The demo ride route was uninspiring, there are no interesting roads near the dealership. A couple of miles of 4 lane city streets, a two mile dash down a freeway, a bit of stop and go through the city of Chandler, and back to the shop. It would have been nicer to ride more, of course, but if rider has a lot of riding under his or her belt (I saw some ladies taking demo rides as riders) and is paying attention, the plusses and minuses of the bike quickly show themselves. The bike definitely has plusses and strong ones, and it has some minuses too, at least two of which put me off quite a bit.
|No heel shifter available yet.|
The lever for the 6 speed gear box is waaaay forward requiring that I move my size 10 Oxtar riding boot noticeably forward to change gears. There was nothing about shifting gears that felt natural and there is no heel shifter currently available from Indian. The left foot board also felt crowed in the lateral direction. I found myself trying to move my left foot to a position that matched the right one but couldn't the engine case was in the way. The foot boards are otherwise wide and roomy, just not ideally placed.
|People with small hands will not like the reach required for the cruise control.|
|The 111 c.i.d engine thunders when you get on it hard.|
The power down low is adequate but not as strong as the Kaw 1600. It could be that 1st gear is a tad high on the Indian and the gap from 1st to 2nd seems a bit long. But the engine pulls decently and then when you get it moving a little it comes on very strong and positively thunders. I liked it and if I owned the bike I'd be whacking open the throttle a lot just to feel and hear the motor. I ran the bike up to about 75+ on the short freeway section and it loafed along easily just as you'd expect from a big twin.
What the 111 c.i.d Indian is that most other big v-twins are not is smooth. It's fairly smooth sitting at idle and smooth at all speeds on the road. It's not Gold Wing smooth but there is no objectionable vibration up to legal highway speeds with the Indian motor.

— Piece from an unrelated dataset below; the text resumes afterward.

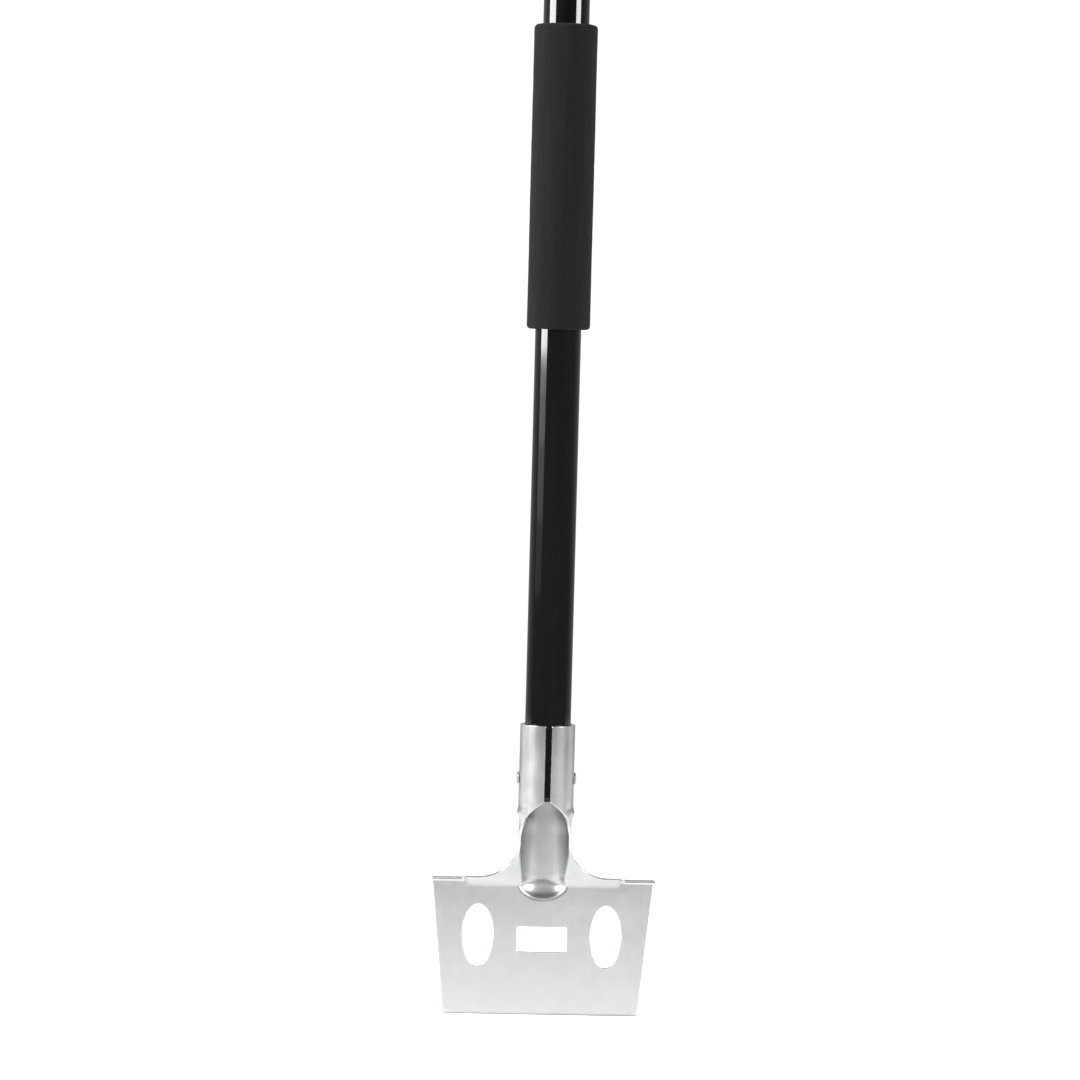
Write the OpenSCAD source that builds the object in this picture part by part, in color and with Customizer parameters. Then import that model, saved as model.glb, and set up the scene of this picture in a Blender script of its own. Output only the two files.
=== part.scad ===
// Long-handled ice scraper: a stamped steel blade head riveted to a steel tube pole,
// with two foam grips, a plug in the tube's lower end and a hang cap in its upper end.
// +Z runs up the pole's axis, -Y is the side with the open hollow, and z = 0 is the scraping edge.

/* [Blade] */
// Height of the flat plate, from the scraping edge to the top of the foot steps
blade_h = 96.5; // [80:0.5:120]
// Width of the plate at its top
blade_top_w = 154.4; // [120:0.1:200]
// Width of the plate at the scraping edge
blade_edge_w = 135.5; // [100:0.1:180]
// Thickness of the steel sheet
sheet_t = 2.4; // [1.5:0.1:3]
// Distance from the pole's axis back to the plate's front face
plate_back = 9; // [6:0.5:12]
// Length of each foot step along the plate's top
step_l = 22; // [15:1:30]
// Radius of the fillets between the plate and the socket
fillet_r = 22; // [15:1:26]
// Height of the sharpened bevel along the scraping edge
bevel_h = 1.6; // [0.5:0.1:3]

/* [Blade holes] */
// Width of each oval hole
oval_w = 21.6; // [15:0.1:26]
// Height of each oval hole
oval_h = 43.4; // [30:0.1:50]
// Distance from the middle of the blade to the middle of each oval hole
oval_x = 44.6; // [40:0.1:50]
// Height of the middle of the oval holes
oval_z = 55.5; // [45:0.5:60]
// Width of the rectangular hole
window_w = 34.5; // [20:0.5:50]
// Height of the rectangular hole
window_h = 17.2; // [10:0.1:22]
// Height of the middle of the rectangular hole
window_z = 53; // [45:0.5:60]

/* [Socket] */
// Outer diameter of the rolled socket
socket_od = 38.1; // [36:0.1:42]
// Height of the socket's top rim
socket_top = 204.5; // [180:0.5:240]
// Width of the slit down the front of the socket
slit_w = 3.8; // [2:0.1:6]
// Height at which the slit opens into the hollow
slit_base = 152; // [145:0.5:160]
// Height at which the hollow is as wide as the channel
hollow_full = 118; // [110:0.5:125]
// Height of the middle of the hollow's round toe
toe_z = 96.5; // [92:0.5:100]
// Height of the two rivets
rivet_z = 167; // [160:1:190]

/* [Rivets] */
// Diameter of the rivet's shank
rivet_d = 4.8; // [4:0.1:6.4]
// Diameter of the rivet's domed head
rivet_head_d = 8.4; // [7:0.1:10]
// Height of the rivet's domed head
rivet_head_h = 1.6; // [1:0.1:3]

/* [Pole] */
// Outer diameter of the tube
pole_od = 31.75; // [25:0.05:33]
// Wall of the tube
pole_wall = 1.2; // [0.8:0.1:2]
// Length of the tube
pole_l = 1219; // [600:1:1500]

/* [Grips] */
// Outer diameter of the foam grips
grip_od = 44; // [38:0.5:50]
// Length of the foam grips
grip_l = 209; // [120:1:300]
// Height of the lower grip's bottom end
grip_base = 477.5; // [300:0.5:600]
// Gap from the upper grip's top end down from the tube's end
grip_drop = 8; // [4:1:30]

/* [End cap] */
// Diameter of the hole that the tool hangs by
hang_d = 10; // [8:0.5:12]
// Width of the cap's eye
eye_w = 26; // [22:1:32]
// Thickness of the cap's eye
eye_t = 9; // [6:0.5:12]

/* [Hidden] */
$fn = 96;

eps = 0.01;
cut = 60;                                   // reach of a cutting block, past every face it crosses
socket_r = socket_od / 2;
socket_bore_r = socket_r - sheet_t;
pole_r = pole_od / 2;
tube_bore_r = pole_r - pole_wall;

plug_rim_t = 2;                             // flange of the lower plug, under the tube's end
pole_base = slit_base + plug_rim_t;
pole_top = pole_base + pole_l;
plug_depth = 22;                            // how far a plug reaches into the tube
plug_wall = 1.8;
slack = 0.05;                               // gap between a pushed-in part and its hole

bend_z = 88;                                // where the shoulders start to lean forward
bend_top = 113;                             // where they reach the channel's side walls
wing_top = blade_h + fillet_r;              // where the fillets run out into the channel
wing_x = socket_r + 0.4;                    // half width of the sheet where the fillets end

rivet_r = rivet_d / 2;
rivet_hole_r = rivet_r + slack;
stem_r = 1.3;
rivet_collar_r = 3.3;                       // blind side of a set rivet, inside the tube
rivet_collar_l = 2.4;
rivet_seat = socket_r + slack;              // underside of the rivet's head, from the pole's axis
rivet_inner = sqrt(pow(tube_bore_r, 2) - pow(rivet_collar_r, 2)) - slack;   // where the collar meets the bore
stem_head_r = 2.1;
stem_head_l = 1.6;
stem_sunk = 0.5;                            // how far the broken stem sits below the dome

cap_rim_t = 5;
cap_rim_r = 17.6;
eye_z = pole_top + cap_rim_t + 15;          // height of the middle of the hang hole

steps = 12;                                 // points along the hollow's curved mouth

// Front face of the hollow's mouth at a share t of the way down from the slit, from 0 to 1
function mouth_y(t) = -socket_r * sqrt(1 - sin(90 * t));

// Outline of an ellipse w wide and h high
function oval(w, h) = [for (a = [0 : 7.5 : 352.5]) [w / 2 * cos(a), h / 2 * sin(a)]];

// Puts a drawing of the front view upright, as a slab from y0 back to y1
module upright(y0, y1) {
    translate([0, y1, 0]) rotate([90, 0, 0]) linear_extrude(height = y1 - y0) children();
}

// Puts a drawing of the side view, y to the right and z up, as a slab of width w across the middle
module sideways(w) {
    translate([-w / 2, 0, 0]) rotate([90, 0, 90]) linear_extrude(height = w) children();
}

module holes_outline() {
    for (s = [-1, 1]) translate([s * oval_x, oval_z]) polygon(oval(oval_w, oval_h));
    translate([-window_w / 2, window_z - window_h / 2]) square([window_w, window_h]);
}

// Front view of the sheet around the hollow: the fillets sweep from the plate up to the channel
module shoulder_outline() {
    difference() {
        translate([-wing_x - fillet_r, bend_z]) square([2 * (wing_x + fillet_r), wing_top - bend_z]);
        for (s = [-1, 1]) translate([s * (wing_x + fillet_r), wing_top]) circle(r = fillet_r);
    }
}

// Side view of the shoulders: they lean forward from the plate to the channel's side walls
module shoulder_side() {
    back = plate_back + sheet_t;
    polygon([
        [plate_back, bend_z - 6], [back, bend_z - 6], [back, bend_z],
        [sheet_t, bend_top], [sheet_t, wing_top], [0, wing_top], [0, bend_top], [plate_back, bend_z]
    ]);
}

// Side view of what is cut away in front of the hollow and above its toe
module mouth_side() {
    drop = slit_base - hollow_full;
    polygon(concat(
        [[-cut, slit_base]],
        [for (i = [0 : steps]) [mouth_y(i / steps), slit_base - drop * i / steps]],
        [[0, bend_top], [plate_back + sheet_t / 2, bend_z], [plate_back + sheet_t / 2, 0], [-cut, 0]]
    ));
}

module plate() {
    difference() {
        upright(plate_back, plate_back + sheet_t) difference() {
            polygon([
                [-blade_edge_w / 2, 0], [blade_edge_w / 2, 0],
                [blade_top_w / 2, blade_h], [-blade_top_w / 2, blade_h]
            ]);
            holes_outline();
        }
        // The bevel is ground on the front face and leaves a blunt edge
        sideways(2 * cut + blade_edge_w) polygon([
            [plate_back - 1, -1], [plate_back + sheet_t * 0.6, -1],
            [plate_back + sheet_t * 0.6, 0], [plate_back, bevel_h], [plate_back - 1, bevel_h]
        ]);
    }
}

// The steps turn forward from the plate's top, and their ends go on spreading as the plate's sides do
module foot_steps() {
    spread = (blade_top_w - blade_edge_w) / 2 / blade_h * plate_back;
    outer = blade_top_w / 2;
    for (s = [0, 1]) mirror([s, 0, 0])
        translate([0, 0, blade_h - sheet_t]) linear_extrude(height = sheet_t) polygon([
            [outer - step_l, 0], [outer + spread, 0],
            [outer, plate_back + eps], [outer - step_l, plate_back + eps]
        ]);
}

module shoulders() {
    intersection() {
        sideways(2 * (wing_x + fillet_r)) shoulder_side();
        upright(-cut, cut) shoulder_outline();
    }
}

// The rolled tube above, the open channel below it and the channel's round toe
module socket_outside() {
    difference() {
        union() {
            translate([0, 0, toe_z]) cylinder(r = socket_r, h = socket_top - toe_z);
            translate([0, 0, toe_z]) sphere(r = socket_r);
        }
        sideways(2 * cut) mouth_side();
    }
}

module blade_head() {
    color("gainsboro") difference() {
        union() {
            plate();
            foot_steps();
            shoulders();
            socket_outside();
        }
        translate([0, 0, toe_z]) cylinder(r = socket_bore_r, h = socket_top - toe_z + 1);
        translate([0, 0, toe_z]) sphere(r = socket_bore_r);
        translate([-slit_w / 2, -cut, slit_base - 6]) cube([slit_w, cut, socket_top]);
        translate([-cut, 0, rivet_z]) rotate([0, 90, 0]) cylinder(r = rivet_hole_r, h = 2 * cut);
    }
}

module pole_tube() {
    color("black") difference() {
        translate([0, 0, pole_base]) cylinder(r = pole_r, h = pole_l);
        translate([0, 0, pole_base - 1]) cylinder(r = tube_bore_r, h = pole_l + 2);
        translate([-cut, 0, rivet_z]) rotate([0, 90, 0]) cylinder(r = rivet_hole_r, h = 2 * cut);
    }
}

// A hollow plug, open inside the tube. Its skirt stops short of the rivets' blind sides
module lower_plug() {
    skirt = rivet_z - rivet_collar_r - 1 - pole_base;
    color("dimgray") difference() {
        union() {
            translate([0, 0, slit_base]) cylinder(r = pole_r, h = plug_rim_t);
            translate([0, 0, slit_base]) cylinder(r = tube_bore_r - slack, h = plug_rim_t + skirt);
        }
        translate([0, 0, pole_base]) cylinder(r = tube_bore_r - slack - plug_wall, h = skirt + 1);
    }
}

// Turns a profile around the rivets' axis: its y is the distance from the pole's axis towards +X
module turned_at_rivet() {
    translate([0, 0, rivet_z]) rotate([0, 90, 0]) rotate_extrude() children();
}

// A set blind rivet on the +X side: domed head, shank and the collar that its stem drew up
module rivet() {
    dome_r = (pow(rivet_head_h, 2) + pow(rivet_head_d / 2, 2)) / (2 * rivet_head_h);
    collar_base = rivet_inner - rivet_collar_l;
    color("dimgray") turned_at_rivet() difference() {
        union() {
            intersection() {
                translate([0, rivet_seat + rivet_head_h - dome_r]) circle(r = dome_r);
                translate([0, rivet_seat]) square(rivet_head_d);
            }
            translate([0, collar_base]) square([rivet_r, rivet_seat + eps - collar_base]);
            translate([0, collar_base]) square([rivet_collar_r, rivet_collar_l]);
        }
        square([stem_r, cut]);
    }
}

// The stem that stays in the +X rivet, with its head against the blind collar
module rivet_stem() {
    inner = rivet_inner - rivet_collar_l;
    color("gray") turned_at_rivet() union() {
        translate([0, inner - stem_head_l]) square([stem_head_r, stem_head_l]);
        translate([0, inner]) square([stem_r, rivet_seat + rivet_head_h - stem_sunk - inner]);
    }
}

// A foam sleeve with rounded ends, its lower end at z = 0
module grip() {
    nose = 3;
    rotate_extrude() union() {
        translate([pole_r, 0]) square([grip_od / 2 - nose - pole_r, grip_l]);
        translate([pole_r, nose]) square([grip_od / 2 - pole_r, grip_l - 2 * nose]);
        for (z = [nose, grip_l - nose]) translate([grip_od / 2 - nose, z]) circle(r = nose);
    }
}

module end_cap() {
    color("dimgray") difference() {
        union() {
            translate([0, 0, pole_top - plug_depth]) cylinder(r = tube_bore_r - slack, h = plug_depth + eps);
            translate([0, 0, pole_top]) cylinder(r = cap_rim_r, h = cap_rim_t);
            upright(-eye_t / 2, eye_t / 2) union() {
                translate([0, eye_z]) circle(d = eye_w);
                translate([-eye_w / 2, pole_top + cap_rim_t - eps]) square([eye_w, eye_z - pole_top - cap_rim_t]);
            }
        }
        translate([0, 0, pole_top - plug_depth - 1])
            cylinder(r = tube_bore_r - slack - plug_wall, h = plug_depth + 1);
        translate([0, cut, eye_z]) rotate([90, 0, 0]) cylinder(d = hang_d, h = 2 * cut);
    }
}

blade_head();
pole_tube();
lower_plug();
mirror([1, 0, 0]) rivet();  // rivet_left
rivet();  // rivet_right
mirror([1, 0, 0]) rivet_stem();  // rivet_stem_left
rivet_stem();  // rivet_stem_right
color("black") translate([0, 0, grip_base]) grip();  // lower_grip
color("black") translate([0, 0, pole_top - grip_drop - grip_l]) grip();  // upper_grip
end_cap();
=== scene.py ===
"""Looks of the long-handled ice scraper: its stamped head, pole, foam grips, rivets and caps,
with the studio that it stands in. Lengths in the shape functions are millimetres."""

import math

import bmesh
import bpy
import numpy as np
from mathutils import Matrix, Vector, geometry, noise


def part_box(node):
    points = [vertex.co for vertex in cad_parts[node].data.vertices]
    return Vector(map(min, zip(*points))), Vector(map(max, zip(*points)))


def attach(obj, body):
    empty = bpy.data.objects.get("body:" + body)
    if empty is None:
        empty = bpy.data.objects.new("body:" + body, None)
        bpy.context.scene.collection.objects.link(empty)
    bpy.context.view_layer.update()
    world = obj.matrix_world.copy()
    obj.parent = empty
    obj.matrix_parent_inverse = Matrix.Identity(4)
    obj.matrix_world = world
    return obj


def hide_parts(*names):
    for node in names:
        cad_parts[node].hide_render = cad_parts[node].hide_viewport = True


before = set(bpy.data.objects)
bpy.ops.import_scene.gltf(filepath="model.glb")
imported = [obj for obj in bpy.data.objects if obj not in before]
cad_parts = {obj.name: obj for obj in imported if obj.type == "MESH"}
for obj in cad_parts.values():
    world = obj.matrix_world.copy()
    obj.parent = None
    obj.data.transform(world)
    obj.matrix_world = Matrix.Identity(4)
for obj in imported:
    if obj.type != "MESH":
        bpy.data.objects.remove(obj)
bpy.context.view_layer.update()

MM = 0.001

# ---------------------------------------------------------------- sizes taken from the frame


def node_box(name):
    """Lowest and highest corner of a CAD node, in millimetres."""
    low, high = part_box(name)
    return np.array(low) / MM, np.array(high) / MM


HEAD_HIGH = node_box("blade_head")[1]
POLE_LOW, POLE_HIGH = node_box("pole_tube")
PLUG_LOW, PLUG_HIGH = node_box("lower_plug")
GRIP_LOW, GRIP_HIGH = node_box("lower_grip")
TOP_GRIP_LOW = node_box("upper_grip")[0]
CAP_LOW, CAP_HIGH = node_box("end_cap")
RIVET_LOW, RIVET_HIGH = node_box("rivet_right")
STEM_LOW, STEM_HIGH = node_box("rivet_stem_right")

POLE_R = POLE_HIGH[0]
TUBE_WALL = 1.2
GRIP_R = GRIP_HIGH[0]
GRIP_L = GRIP_HIGH[2] - GRIP_LOW[2]
SKIRT_R = POLE_R - TUBE_WALL - 0.05           # the plugs' skirts, clear of the tube's wall

# ---------------------------------------------------------------- the head's driving sizes

SHEET = 2.4                                   # thickness of the steel
SOCKET_R = HEAD_HIGH[1] - SHEET / 2           # middle of the sheet, in the rolled socket
SOCKET_TOP = HEAD_HIGH[2]
PLATE_Y = 9 + SHEET / 2                       # middle of the sheet, in the flat plate
PLATE_TOP = 96.5
EDGE_HALF_W = 135.5 / 2                       # half width at the scraping edge
TOP_HALF_W = 154.4 / 2                        # half width at the plate's top
SIDE_SLOPE = (TOP_HALF_W - EDGE_HALF_W) / PLATE_TOP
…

In terms of handling it was hard to draw too many conclusions but the bike felt fine getting in and out of the dealership parking lot at low speed. Going around the few corners the bike rolled into the turns without the the "square shoulder" rear tire feel I found on the Electra Glide. At 75 mph on the freeway it tracked fine. Beyond that there were just not enough miles available to tell. I doubt that it's a canyon carver but neither did it feel like a bike that wallows or can't find it's direction.
|Over done? Nah! The new Indian is not for the timid or bashful.|
Some niggling stuff that bothers me: Fit and finish was one of my specialties in my working days at the Volkswagen Proving Grounds. I inspected the bits and pieces on the Indian Vintage closely. The paint is nice, as good as say the paint on a Yamaha Star of the same class, but lacks the depth of the paint you'll find on a Harley. Harley does amazing paint, Indian is doing nice paint.
|Plastic conchos? Really??|
|Not much between the read cyl head and your thighs.|
|The exhaust shielding is a little too slick and a little too fake.|
I also noticed a some heat coming straight up off the engine and warming my thighs, and experience I also recall from riding the Kawasaki VN2000 a few years ago. It wasn't hot Friday, about 72° (eat your heart out, eastern riders) but I still felt the engine heat from the rear cylinder. I believe on a hot day, sitting in traffic, it could get downright uncomfortable.
So over over all I'd sum it up this way: I like the Indian, I like it much better than the new Harley I rode a few months back. I might like the idea of the Indian better than the bike, that is to say, it's a big, classy cruiser with an iconic heritage, and it's not a Harley. I've always been fascinated by Indian lore and history, my dad was an Indian dealer for a while after WWII, and I once even met Bill Tuman, Bobby Hill, and Ernie Beckman -- the famed Indian Wrecking Crew that spoiled Harley's dirt track championship hopes circa 1950.
The Indian engine is the most entertaining V-twin I've ridden since my uncorked Aprilia with it's raucous 990cc V60 Rotax engine. The brakes are adequate but not impressive. I like the Indian's controls a whole bunch less than what I've found on metric cruisers and more than anything the ergonomics of the controls would keep me from buying the bike.
The twelve regular 40on2 readers know I change bikes frequently, so will I be selling my Gold Wing and replacing it with an Indian? Not any time soon. Too many little misses on the Vintage at this point add up to some shortcomings that the big Wing just doesn't have. But if I wanted another big twin cruiser it would be tough to choose between the Indian and a couple of the metric models from Yamaha or Kawasaki.